It has been quite a while since I have seen a movie that has been so thought provoking and inspirational. Usually, I reserve Hollywood for the times that I want to be entertained without a lot of thinking. That’s not to insult Hollywood; I have enjoyed thousands of movies over the years but usually go to books for helping me gain perspective about a situation or current political issue. This movie, however, actually penetrated my subconscious causing me to have a dream that I remembered enough to analyze this morning.
The dream and a Hindu scripture that I read in the Peace Bible this morning helped focus the deeper message of this movie aside from the obvious political issues having to do with a person’s freedom to choose the type and kind of medical treatment he wants, especially for illnesses that the current medical community is unable to treat successfully, and his/her sexual orientation. The dream does not require a particular discussion because its message was purely a personal one for me to use what I had seen to become a better person. The Hindu Scripture bears repeating though, because what it says about hate and its elimination are exactly what I saw in the movie.

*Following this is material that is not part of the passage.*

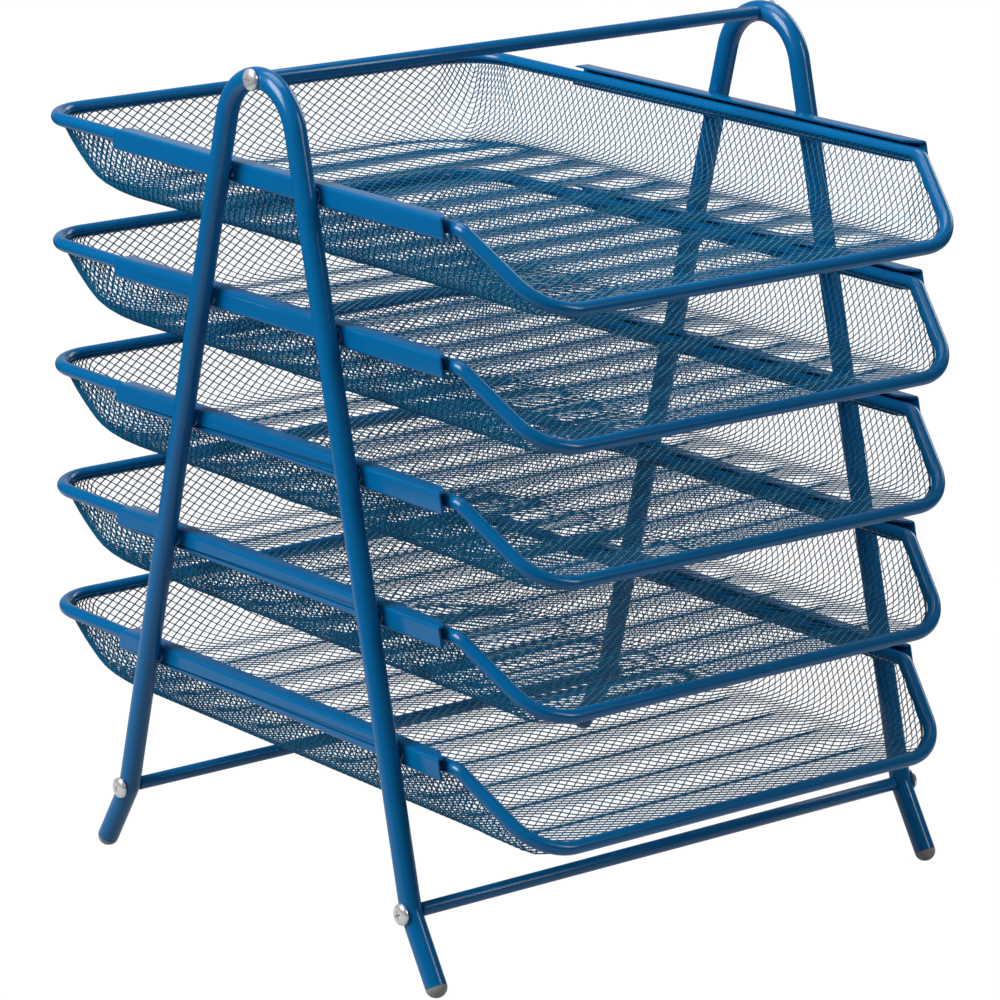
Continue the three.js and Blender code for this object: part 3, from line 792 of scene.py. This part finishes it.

Ron Woodruff, the main character is a homophobic drug addict who lives a life whose only purpose is to ride the bulls and spend the money he makes as an electrician for an oil company on alcohol, drugs and sex. That lifestyle eventually leads to contracting the AIDS virus. At this time, the disease was still very much connected to the male gay community reviving the already deeply implanted hate that Ron had for the community. His situation unites him with that group as Ron chooses to disassociate with the “guinea pig” treatment of the doctors he sees and finds help in Mexico. Bringing the “illegal” drugs consisting primarily of non-toxic vitamins, proteins and medications pulls him into an intimate relationship with the very community he so hated. His resulting love for his fellow sufferers is very apparent when his bi-sexual business partner succumbs to the disease and the community comes together to support Ron when he loses his fight with the FDA and IRS. Based on a true story, the movie documents that Ron Woodruff lived for seven years with a disease the doctors told him was going to kill him in 30 days. Who knows how long he might have lived if he had been able to give up drinking? For seven years Ron Woodruff worked alongside the gay community that he had once despised, proving the lesson I read in the following Hindu Scripture.
Whoever sees all being in himself and himself in all beings does not, by virtue of
realization, hate anyone . . .When to that wise sage all beings are realized as
existing in his own self, then what illusion, what sorrow, can afflict him,
perceiving as he does the Unity?
In 12 step groups there is a saying, “There but for the grace of God, go I.” In the Christian Scriptures, the prophets caution against judgment –“Judge not, lest ye be judged.”